Shore power capability, which allows the refrigeration unit to run off a standard electrical outlet rather than its own power source, is useful for vendors who have access to power at their market location or event venue. It reduces operating cost during stationary use and eliminates engine noise. Confirm that the venue provides adequate power access before depending on shore power as the primary option.
Food Safety Considerations When Using a Refrigerated Trailer
A refrigerated cargo trailer is a tool for maintaining food safety, and using it correctly requires the same discipline that any commercial cold storage operation demands.
Pre-cool the trailer before loading. Running the refrigeration unit for 30 to 60 minutes before product goes in brings the interior to the target temperature. Loading product into a warm trailer and expecting the unit to rapidly pull the temperature down stresses the refrigeration system and risks temperature compliance during the cooling window.
Load product that is already at or below the target temperature whenever possible. A refrigeration unit maintains temperature. It is not designed to rapidly chill warm or room-temperature product to a safe holding temperature, and relying on it to do so creates compliance risk and equipment stress.
Keep a temperature log if your operation is subject to food safety inspection. Being able to demonstrate that the trailer maintained the required temperature throughout the transport or holding window is part of regulatory compliance for many food handler permit types. A simple digital thermometer with a data logging function is an inexpensive investment for operations that need documentation.
NC Trailers Refrigerated Cargo Trailer Inventory and Financing
NC Trailers carries refrigerated cargo trailers suited for small food business use at both the Thomasville and Winston-Salem locations. These are purpose-built small-business units with integrated refrigeration, not commercial reefer trailers designed for over-the-road freight. Current available configurations are listed on the refrigerated trailers inventory page.
Seeing the interior configuration and refrigeration unit specification in person is the most reliable way to assess whether a specific unit fits your volume requirements and operating conditions. The team at either location can walk through the cooling unit capacity relative to the trailer size and help identify which configuration fits the intended application.

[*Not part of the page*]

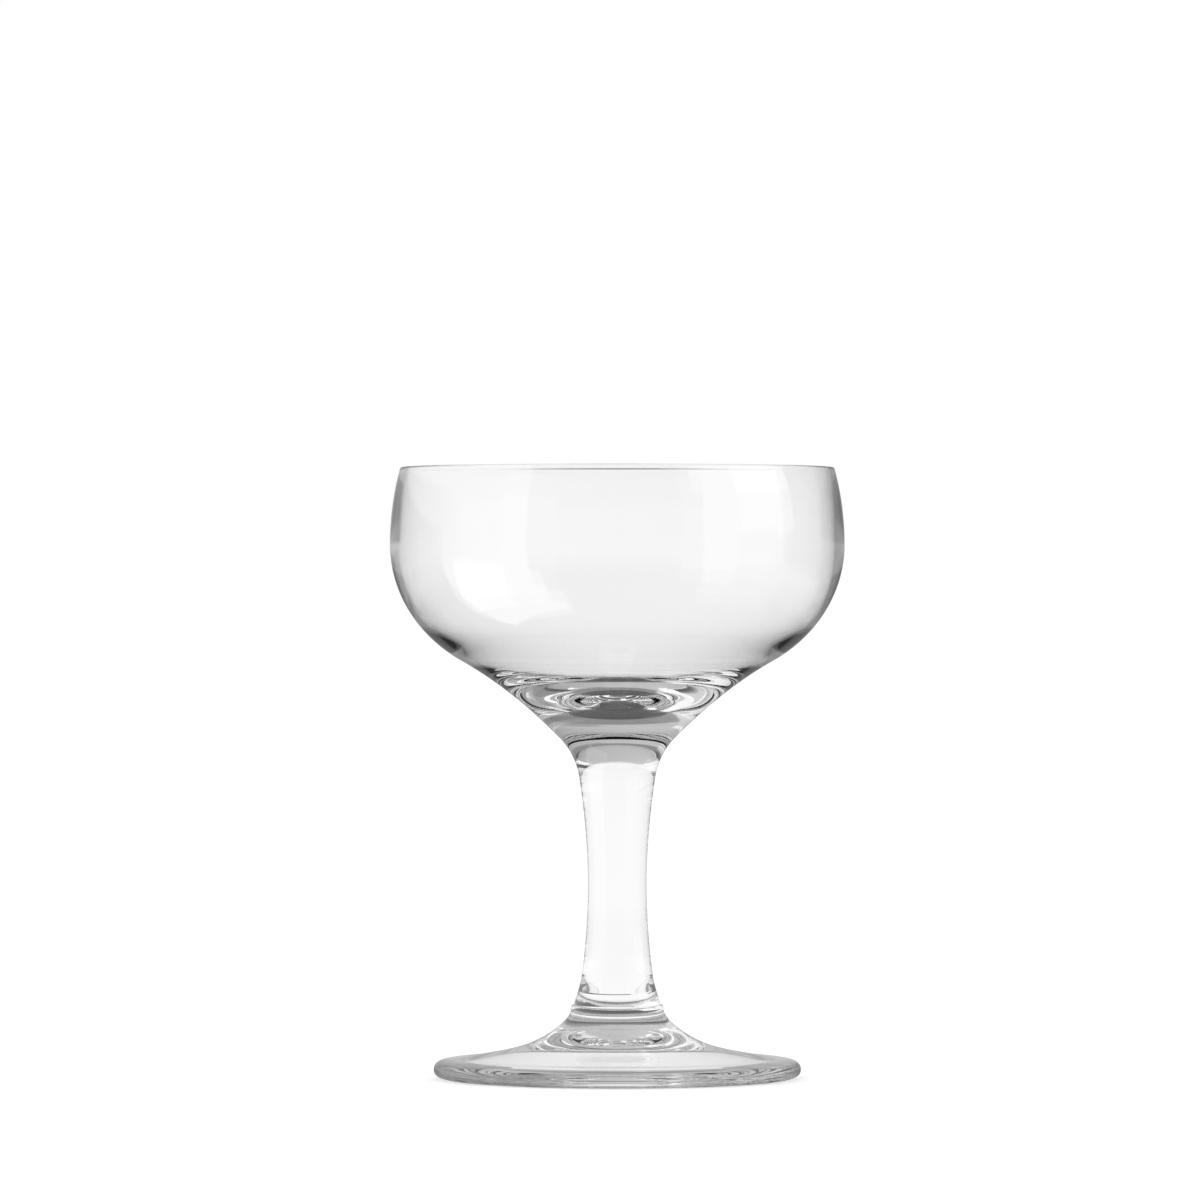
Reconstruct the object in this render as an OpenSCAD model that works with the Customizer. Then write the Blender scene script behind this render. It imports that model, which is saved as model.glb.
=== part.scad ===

Financing is available for qualified buyers through NC Trailers' lender network. A refrigerated cargo trailer purchased for business use may also qualify for Section 179 tax treatment in the year of purchase, which is worth discussing with your accountant before buying. More information on financing is on the trailer financing page. Food businesses from the Charlotte, Greensboro, and Raleigh markets visit both NC Trailers locations regularly to evaluate refrigerated cargo trailer options.
A refrigerated cargo trailer is not the right tool for every food business, but for those whose operations require reliable mobile cold storage, it is an investment that pays back in operational flexibility, food safety reliability, and the ability to take on events and accounts that passive cooling cannot support.